Norma Pla tirou o quepe do policial.

Mais de duas décadas depois, o 18 de dezembro de 2017, em pleno apogeu do governo macrista, estava sendo debatida no Congresso uma reforma da previdência promovida pelo governo que atacava os direitos de aposentados, aposentadas e pensionistas. A reforma foi enfrentada por um amplo espectro político social e nesse dia nas imediações do Congresso, diversas organizações políticas e sindicais se reuniram para manifestar a oposição à mesma.
Aqueles de nós que assistimos a essa manifestação, no meu caso não sem um toque emotivo, acompanhada de minha mãe, hoje aposentada graças à moratória provisional (que esta reforma também vinha atacar), sabemos que o desdobramento das forças de segurança esteve longe de ser o que se tenta afirmar como verdade, e que surpreendeu muitos e muitas manifestantes pouco preparados e preparadas para isso.

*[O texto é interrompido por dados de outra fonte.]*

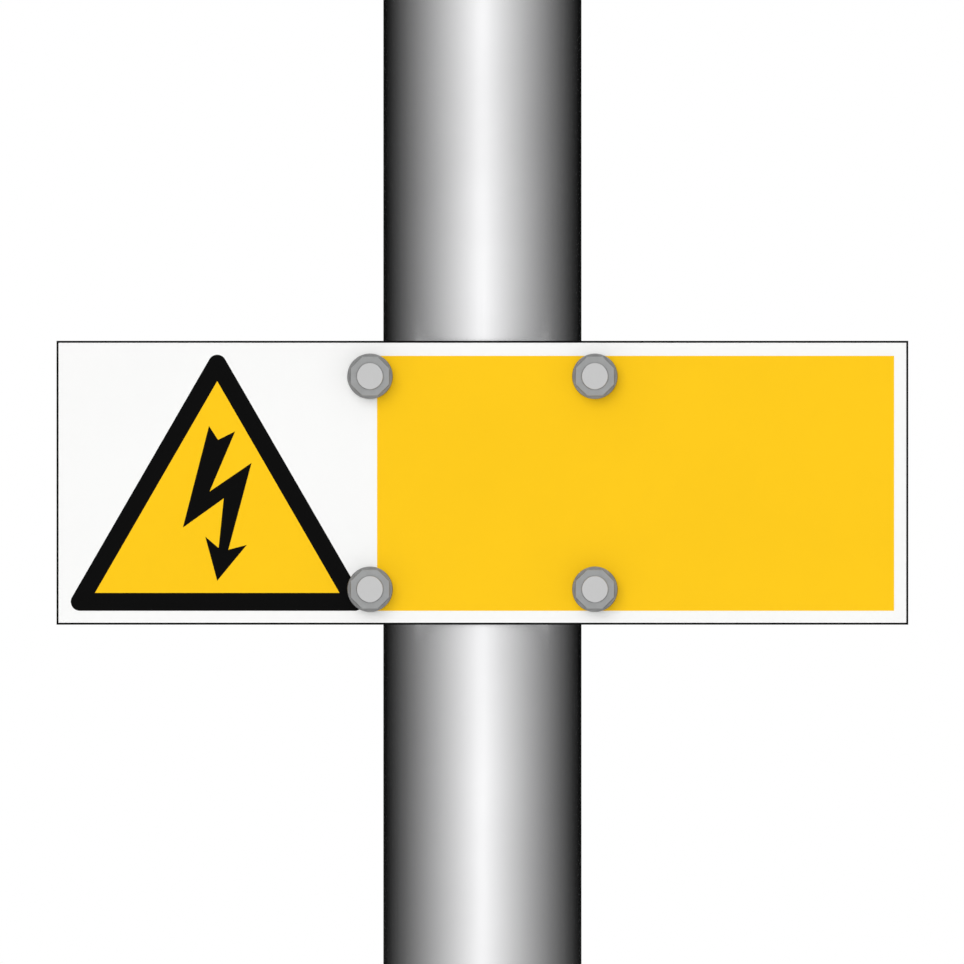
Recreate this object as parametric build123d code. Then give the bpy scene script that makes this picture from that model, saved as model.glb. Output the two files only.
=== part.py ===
from build123d import *
import math
import os

# A warning sign clamped to a round steel post with a bolt-down foot.
# Millimetres. +Z is up, the sign faces -Y, and the origin is the middle of the base plate's underside.

# Post and its push-in cap
post_diameter = 70.0
post_wall = 3.0
post_height = 1500.0
cap_rim = 3.0
cap_rise = 9.0
cap_edge_break = 0.6
cap_wall = 2.5
cap_skirt = 20.0
cap_rib_count = 3
cap_rib_depth = 1.5
cap_fit = 0.1

# Foot
plate_width = 180.0
plate_thickness = 10.0
plate_corner_radius = 15.0
plate_edge_break = 1.0
anchor_hole_diameter = 14.0
anchor_edge_distance = 20.0
weld_leg = 5.0
stiffener_thickness = 6.0
stiffener_height = 60.0
stiffener_setback = 10.0
stiffener_toe = 12.0
stiffener_land = 8.0
stiffener_snipe = 8.0

# Sign panel: a plastic core between two thin metal sheets
sign_width = 300.0
sign_height = 100.0
sign_drop = 200.0
panel_thickness = 3.0
sheet_thickness = 0.3

# Clamp: a pressed channel in front of the post and a bent flat bar behind it
seat_gap = 0.1
web_gap = 1.5
clamp_overhang = 10.4
saddle_thickness = 2.5
saddle_height = 22.0
saddle_depth = 18.0
saddle_bend_radius = 1.5
saddle_tip_width = 6.0
saddle_end_depth = 6.0
strap_thickness = 3.0
strap_width = 22.0
strap_bend_radius = 3.0
strap_corner_radius = 4.0
strap_ear_margin = 0.1

# Bolts, washers and nuts
bolt_diameter = 8.0
bolt_post_gap = 0.6
bolt_edge_distance = 12.5
bolt_hole_clearance = 0.5
head_across_flats = 13.8
head_height = 5.3
head_edge_break = 0.15
boss_diameter = 9.3
boss_height = 1.0
boss_edge_break = 0.12
groove_width = 0.2
groove_depth = 0.25
thread_depth = 0.5
thread_gap = 0.1
thread_lead = 6.0
thread_proud = 4.6
thread_end_break = 0.8
washer_diameter = 16.0
washer_thickness = 1.6
washer_hole_clearance = 0.2
washer_edge_break = 0.2
nut_across_flats = 13.0
nut_height = 6.8
nut_face_share = 0.95
nut_chamfer_angle = 30.0

# Post and foot, worked out
post_radius = post_diameter / 2
bore_radius = post_radius - post_wall
seat_radius = post_radius + seat_gap
anchor_spacing = plate_width - 2 * anchor_edge_distance

# Places along Y, from the panel's face to the nuts
bolt_x = post_radius + bolt_post_gap + bolt_diameter / 2
clamp_half_length = bolt_x + clamp_overhang
panel_back_y = -(post_radius + web_gap + saddle_thickness)
panel_front_y = panel_back_y - panel_thickness
head_seat_y = panel_front_y - washer_thickness
strap_path_radius = seat_radius + strap_thickness / 2
strap_bend_path_radius = strap_bend_radius + strap_thickness / 2
ear_start_x = bolt_x - washer_diameter / 2 - strap_ear_margin
strap_turn = math.degrees(math.asin(ear_start_x / (strap_path_radius + strap_bend_path_radius)))
ear_y = ((strap_path_radius + strap_bend_path_radius) * math.cos(math.radians(strap_turn))
         - strap_bend_path_radius)
back_washer_y = ear_y + strap_thickness / 2
nut_y = back_washer_y + washer_thickness
thread_start_y = ear_y - strap_thickness / 2 - thread_lead
bolt_end_y = nut_y + nut_height + thread_proud

# Heights of the sign and of its two rows of bolts
sign_z = post_height - sign_drop
row_offset = sign_height / 2 - bolt_edge_distance
rows = {"upper": sign_z + row_offset, "lower": sign_z - row_offset}
columns = {"left": -bolt_x, "right": bolt_x}

bolt_hole_radius = bolt_diameter / 2 + bolt_hole_clearance
core_radius = bolt_diameter / 2 - thread_depth
on_base = (Align.CENTER, Align.CENTER, Align.MIN)


def ring(outer_radius, inner_radius, height):
    return Cylinder(outer_radius, height, align=on_base) - Cylinder(inner_radius, height, align=on_base)


def facing_front(y):
    """The place for a piece that was made standing up and now points its top to the front."""
    return Pos(0, y, 0) * Rot(X=90)


def bolt_holes(heights, start_y, end_y):
    hole = facing_front(end_y) * Cylinder(bolt_hole_radius, end_y - start_y, align=on_base)
    return [Pos(x, 0, z) * hole for x in columns.values() for z in heights]


def make_post_tube():
    return Pos(0, 0, plate_thickness) * ring(post_radius, bore_radius, post_height - plate_thickness)


def make_post_cap():
    """A shallow domed plastic cap whose ribbed skirt grips the inside of the tube."""
    skirt_radius = bore_radius - cap_fit - cap_rib_depth
    dome_base_radius = post_radius - cap_edge_break
    dome_radius = (dome_base_radius ** 2 + cap_rise ** 2) / (2 * cap_rise)
    dome_centre = Pos(0, 0, cap_rim + cap_rise - dome_radius)
    rim = Cylinder(post_radius, cap_rim - cap_edge_break, align=on_base)
    rim += Pos(0, 0, cap_rim - cap_edge_break) * Cone(
        post_radius, dome_base_radius, cap_edge_break, align=on_base)
    dome = Cylinder(dome_base_radius, cap_rim + cap_rise, align=on_base) & dome_centre * Sphere(dome_radius)
    skirt_base = Pos(0, 0, -cap_skirt)
    skirt = skirt_base * Cylinder(skirt_radius, cap_skirt, align=on_base)
    rib = Cone(skirt_radius, skirt_radius + cap_rib_depth, cap_rib_depth, align=on_base)
    rib_pitch = cap_skirt / cap_rib_count
    ribs = [skirt_base * Pos(0, 0, rib_pitch * (place + 0.5)) * rib for place in range(cap_rib_count)]
    hollow = skirt_base * Cylinder(skirt_radius - cap_wall, cap_skirt + cap_rim + cap_rise, align=on_base)
    hollow &= dome_centre * Sphere(dome_radius - cap_wall)
    return Pos(0, 0, post_height) * (rim + dome + skirt + ribs - hollow)


def make_base_plate():
    plate = extrude(RectangleRounded(plate_width, plate_width, plate_corner_radius), plate_thickness)
    plate = chamfer(plate.faces().sort_by(Axis.Z)[-1].edges(), plate_edge_break)
    hole = Cylinder(anchor_hole_diameter / 2, plate_thickness, align=on_base)
    return plate - [place * hole for place in GridLocations(anchor_spacing, anchor_spacing, 2, 2)]


def make_foot_weld():
    """A fillet weld all round the tube."""
    profile = Pos(seat_radius, plate_thickness) * Polygon((0, 0), (weld_leg, 0), (0, weld_leg), align=None)
    return revolve(Plane.XZ * profile, Axis.Z)


def make_stiffener(turn):
    """A triangular plate from the tube out to the base plate, sniped over the ring weld."""
    reach = plate_width / 2 - stiffener_setback
    buried = seat_radius - stiffener_thickness
    top = plate_thickness + stiffener_height
    outline = Polygon(
        (seat_radius + stiffener_snipe, plate_thickness),
        (reach, plate_thickness),
        (reach, plate_thickness + stiffener_toe),
        (seat_radius + stiffener_land, top),
        (buried, top),
        (buried, plate_thickness + stiffener_snipe + stiffener_thickness),
        align=None)
    blank = extrude(Plane.XZ * outline, stiffener_thickness / 2, both=True)
    return Rot(Z=turn) * (blank - Cylinder(seat_radius, 2 * top, align=on_base))


def make_panel_layer(front_y, back_y):
    layer = Box(sign_width, back_y - front_y, sign_height, align=(Align.CENTER, Align.MIN, Align.CENTER))
    return Pos(0, front_y, sign_z) * layer - bolt_holes(rows.values(), front_y, back_y)


def make_saddle(z):
    """A pressed channel: its web carries the panel, its two flanges are notched to seat on the tube."""
    length = 2 * clamp_half_length
    along = (Align.CENTER, Align.MIN, Align.CENTER)
    outside = Pos(0, panel_back_y, z) * Box(length, saddle_depth, saddle_height, align=along)
    front_edges = outside.edges().filter_by(Axis.X).group_by(Axis.Y)[0]
    outside = fillet(front_edges, saddle_bend_radius + saddle_thickness)
    inside = Pos(0, panel_back_y + saddle_thickness, z) * Box(
        length, saddle_depth, saddle_height - 2 * saddle_thickness, align=along)
    front_edges = inside.edges().filter_by(Axis.X).group_by(Axis.Y)[0]
    inside = fillet(front_edges, saddle_bend_radius)

    tip_y = panel_back_y + saddle_depth
    tip_x = math.sqrt(seat_radius ** 2 - tip_y ** 2) + saddle_tip_width
    plan = Polygon(
        (-clamp_half_length, panel_back_y),
        (clamp_half_length, panel_back_y),
        (clamp_half_length, panel_back_y + saddle_end_depth),
        (tip_x, tip_y),
        (-tip_x, tip_y),
        (-clamp_half_length, panel_back_y + saddle_end_depth),
        align=None)
    trimmed = (outside - inside) & Pos(0, 0, z) * extrude(plan, saddle_height, both=True)
    notch = Pos(0, 0, z) * Cylinder(seat_radius, 2 * saddle_height)
    return trimmed - notch - bolt_holes([z], panel_back_y, panel_back_y + saddle_thickness)


def make_strap(z):
    """A flat bar bent round the back of the tube, with a flat ear for each bolt."""
    start = Line((-clamp_half_length, ear_y), (-ear_start_x, ear_y))
    first_bend = JernArc(start @ 1, start % 1, strap_bend_path_radius, strap_turn)
    wrap = JernArc(first_bend @ 1, first_bend % 1, strap_path_radius, -2 * strap_turn)
    last_bend = JernArc(wrap @ 1, wrap % 1, strap_bend_path_radius, strap_turn)
    end = Line(last_bend @ 1, (clamp_half_length, ear_y))
    bar = extrude(trace([start, first_bend, wrap, last_bend, end], strap_thickness),
                  strap_width / 2, both=True)
    bar = fillet(bar.edges().filter_by(Axis.Y), strap_corner_radius)
    return Pos(0, 0, z) * bar - bolt_holes([z], ear_y - strap_thickness, ear_y + strap_thickness)


def make_bolt():
    """An octagonal head with a round boss in a fine groove, a plain shank and a threaded end."""
    head = extrude(RegularPolygon(head_across_flats / 2, 8, major_radius=False, rotation=22.5), head_height)
    head = chamfer(head.faces().sort_by(Axis.Z)[-1].edges(), head_edge_break)
    boss_radius = boss_diameter / 2
    groove = Pos(0, 0, head_height - groove_depth) * ring(boss_radius + groove_width, boss_radius, groove_depth)
    boss = Cylinder(boss_radius, boss_height, align=on_base)
    boss = chamfer(boss.faces().sort_by(Axis.Z)[-1].edges(), boss_edge_break)
    shank_length = thread_start_y - head_seat_y
    shank = Pos(0, 0, -shank_length) * Cylinder(bolt_diameter / 2, shank_length, align=on_base)
    thread = Cylinder(core_radius, bolt_end_y - thread_start_y, align=on_base)
    thread = chamfer(thread.faces().sort_by(Axis.Z)[0].edges(), thread_end_break)
    thread = Pos(0, 0, head_seat_y - bolt_end_y) * thread
    bolt = (head - groove) + Pos(0, 0, head_height) * boss + shank + thread
    return facing_front(head_seat_y) * bolt


def make_washer(back_y):
    disc = Cylinder(washer_diameter / 2, washer_thickness, align=on_base)
    disc = chamfer(disc.edges().filter_by(GeomType.CIRCLE), washer_edge_break)
    hole = Cylinder(bolt_diameter / 2 + washer_hole_clearance, washer_thickness, align=on_base)
    return facing_front(back_y) * (disc - hole)


def make_nut():
    """A hexagon nut with its corners turned down at both ends."""
    corner_radius = nut_across_flats / 2 / math.cos(math.radians(30))
    face_radius = nut_across_flats / 2 * nut_face_share
    slope = (corner_radius - face_radius) * math.tan(math.radians(nut_chamfer_angle))
    turned = Polygon((0, 0), (face_radius, 0), (corner_radius, slope), (corner_radius, nut_height - slope),
                     (face_radius, nut_height), (0, nut_height), align=None)
    prism = extrude(RegularPolygon(nut_across_flats / 2, 6, major_radius=False), nut_height)
    bore = Cylinder(core_radius + thread_gap, nut_height, align=on_base)
    nut = (prism & revolve(Plane.XZ * turned, Axis.Z)) - bore
    return facing_front(nut_y + nut_height) * nut


def make_nodes():
    core_front_y = panel_front_y + sheet_thickness
    core_back_y = panel_back_y - sheet_thickness
    nodes = {
        "post_tube": make_post_tube(),
        "post_cap": make_post_cap(),
        "base_plate": make_base_plate(),
        "foot_weld": make_foot_weld(),
        "panel_front_sheet": make_panel_layer(panel_front_y, core_front_y),
        "panel_core": make_panel_layer(core_front_y, core_back_y),
        "panel_back_sheet": make_panel_layer(core_back_y, panel_back_y),
    }
    for side, turn in {"right": 0, "back": 90, "left": 180, "front": 270}.items():
        nodes[f"stiffener_{side}"] = make_stiffener(turn)
    bolt = make_bolt()
    front_washer = make_washer(panel_front_y)
    back_washer = make_washer(nut_y)
    nut = make_nut()
    for row, z in rows.items():
        nodes[f"saddle_{row}"] = make_saddle(z)
        nodes[f"strap_{row}"] = make_strap(z)
        for column, x in columns.items():
            place = Pos(x, 0, z)
            nodes[f"bolt_{row}_{column}"] = place * bolt
            nodes[f"front_washer_{row}_{column}"] = place * front_washer
            nodes[f"back_washer_{row}_{column}"] = place * back_washer
            nodes[f"nut_{row}_{column}"] = place * nut
    return nodes


os.makedirs("parts", exist_ok=True)
for name, solid in make_nodes().items():
    export_step(solid, f"parts/{name}.step")
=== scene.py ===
"""Looks for a warning sign clamped to a round steel post with a bolt-down foot."""

import math

import bmesh
import bpy
from mathutils import Matrix, Vector


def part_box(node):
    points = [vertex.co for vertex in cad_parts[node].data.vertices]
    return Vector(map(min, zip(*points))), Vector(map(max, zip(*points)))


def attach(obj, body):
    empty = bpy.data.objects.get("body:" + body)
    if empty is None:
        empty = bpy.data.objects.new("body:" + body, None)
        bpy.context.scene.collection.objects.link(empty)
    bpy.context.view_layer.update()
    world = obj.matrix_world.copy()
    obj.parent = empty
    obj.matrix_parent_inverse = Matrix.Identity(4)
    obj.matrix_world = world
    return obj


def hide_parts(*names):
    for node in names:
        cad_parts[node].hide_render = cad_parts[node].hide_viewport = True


bl_info = {
    "name": "Post-mounted warning sign",
    "version": (1, 0, 0),
    "blender": (4, 5, 0),
    "location": "3D View > Sidebar > Sign",
    "description": "Prints, welds, threads and finishes of a warning sign on its post",
    "category": "Object",
}

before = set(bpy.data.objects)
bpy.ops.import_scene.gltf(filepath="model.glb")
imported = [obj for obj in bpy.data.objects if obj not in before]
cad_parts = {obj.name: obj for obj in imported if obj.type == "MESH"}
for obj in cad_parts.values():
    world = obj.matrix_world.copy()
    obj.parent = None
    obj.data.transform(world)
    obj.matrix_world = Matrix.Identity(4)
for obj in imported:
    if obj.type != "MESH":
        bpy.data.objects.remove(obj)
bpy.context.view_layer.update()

MM = 0.001
FULL_TURN = 2 * math.pi
QUARTER = FULL_TURN / 4

WHITE = (1, 1, 1, 1)

# Light that falls off by this power looks even to the eye
EYE_GAMMA = 2.2

# Nearly all of a noise pattern's values lie in this range
NOISE_SPAN = {"From Min": 0.3, "From Max": 0.7}

# Sides of a round outline, where it shows large and where it is as small as a bolt
ROUND_SIDES = 96
SMALL_SIDES = 48

# Points nearer to a cutting plane than this count as on it
CUT_TOLERANCE = 0.001 * MM

# Faces that turn by less than this lie in one plane
FLAT_ANGLE = math.radians(0.5)

# Edges that turn by more than this stay sharp, on a weld bead and on a thread
BEAD_CREASE = math.radians(60)
THREAD_CREASE = math.radians(30)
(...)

A foto de Sebastián Romero parece, duas décadas depois, repetir os argumentos dessa mesa para a qual minha avó foi convidada: as e os manifestantes que usam métodos violentos, pedras, morteiros, ou quepes roubados. A pergunta de minha avó, não obstante, continua sem resposta: Por que me cercam (tanques lança água, balas de borracha, gases lacrimogêneos, destacamentos da polícia nas imediações reprimindo “preventivamente”), quando vamos reivindicar o que é nosso?
A resposta a esta pergunta deve nos fazer pensar sobre o tipo de sociedade que queremos, e continua nos interrogando sobre as dívidas da democracia.